Hoje, o rebanho bovino nacional é de 220 milhões de cabeças. “Temos 13 milhões de bovinos rastreados, o que dá cerca de 6% da população bovina brasileira”, diz Nabih Amin El Aouar, presidente da Associação dos Criadores de Nelore (ACNB). “Destes 13 milhões de bovinos rastreados, abatemos anualmente entre 3,5 milhões e 3,7 milhões de cabeças, o que dá um pouco menos de 10% dos animais abatidos”, explica.
Mas a rastreabilidade é apenas um dos desafios da O pecuarista Alcindo Schinoca: “Meu lema hoje é: ‘Aqui se produz, aqui se preserva’” PLANT PROJECT Nº25 39 atividade. Considerada por muitos a vilã do agronegócio, a pecuária é um universo bastante heterogêneo. De acordo com o IBGE, a produtividade média do produtor brasileiro é de 4,26 arrobas por hectare/ano em propriedades que fazem o ciclo completo (cria, recria e engorda). No entanto, dados do Rally da Pecuária – expedição técnica privada organizada pelas consultorias Athenagro e Agroconsult, que avalia as condições da bovinocultura de corte no País – apontam uma produtividade média de 12,81 arrobas por hectare/ano no público visitado pelo rally. “A gente estima que 90% dos produtores do Brasil estejam operando com prejuízo, com um baixo nível de tecnologia. Mas os 10% que conseguem ter lucro representam a pecuária profissional e movimentam 75% das vendas de gado do País”, diz Maurício Palma Nogueira, coordenador do Rally da Pecuária.
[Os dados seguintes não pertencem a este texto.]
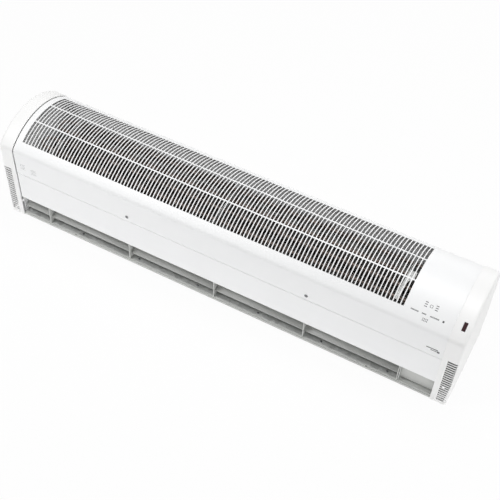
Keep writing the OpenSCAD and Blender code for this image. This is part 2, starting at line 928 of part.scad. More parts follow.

Tal raio X evidencia o abismo de conhecimento. De um lado, produtores extremamente tecnificados, que cuidam das pastagens e investem em tecnologias para aumentar a produção por hectare. Do outro, pecuaristas que continuam presos ao passado, tocando a propriedade de forma rudimentar, como o avô tocava meio século atrás. Nesta parcela de pecuaristas precários, há muitos com problemas fundiários, sem o título da terra, o que os impede de usufruir das políticas públicas, ter acesso ao crédito e investir na melhoria da propriedade. Outro problema recorrente é a falta de afinidade dos filhos com a atividade exercida pelos pais. Muitos herdam a propriedade e não têm dinheiro nem conhecimento para investir e vão deixando as pastagens se degradar ou, na melhor hipótese, vendem ou arrendam para terceiros.
DESTAQUE POSITIVO A história é diferente para os pecuaristas de ponta, como Alcindo Jorge Schinoca, que tem 5,5 mil cabeças de gado em Jaciara (MT). O proprietário da fazenda Agropecuária Schinoca, hoje com 71 anos, vem acompanhando a evolução do agronegócio nacional. No passado, Schinoca não era um preservacionista. Chegou a desmatar muitas áreas e levar os resíduos paras os córregos d’água. Mas sua forma de pensar mudou por completo. “Meu lema hoje é: ‘Aqui se produz, aqui se preserva’”, diz.
Hoje, na Agropecuária Schinoca, as nascentes e córregos d’água são todos cercados e protegidos e ai daquele que ousar depredá-los. O recurso hídrico da maior mina é bombeado para um grande reservatório e abastece todas as famílias da fazenda e também os animais da propriedade, que trabalha com ciclo completo, mas em tempo curto. Em outras palavras, os machos são abatidos com cerca de 18 meses e as fêmeas, novilhas precoces, vão para o abate com 30 meses, depois de deixar um bezerro.
A fazenda trabalha com cruzamento das raças Nelore e Angus e tem 700 hectares dedicados à Integração LavouraPecuária-Floresta (ILPF). “Fazemos a RIP, Recria Intensiva a Pasto. Pegamos o bezerro que foi desmamado e levamos para a melhor pastagem e ainda damos uma ração especial para ele não perder peso”, explica o pecuarista. Depois da RIP, os animais vão para a Terminação Intensiva a Pasto (TIP) e lá ficam até chegarem a 450 quilos. “Eles só vão para o confinamento nos últimos 45 a 60 dias para ganhar uma cobertura de gordura”, explica Schinoca. O esmero com as pastagens e com os animais resulta numa produtividade muito acima da nacional. “Nossa média está em torno de 25 a 30 arrobas por hectare/ano”, diz.
Todo o rebanho da propriedade é rastreado pelo Sisbov, e a fazenda, além de vender para Marfrig e frigorífico Estrela, exporta para União Europeia e China. “A partir do ano que vem, vamos pleitear a Cota Hilton”, diz o proprietário da Agropecuária Schinoca, que está em fase final do processo para ter a fazenda certificada, com o apoio da Produzindo Certo. Quem vence os desafios da produção sustentável percebe que ela é o caminho para a preservação do ambiente, mas, sobretudo, do negócio para as próximas gerações.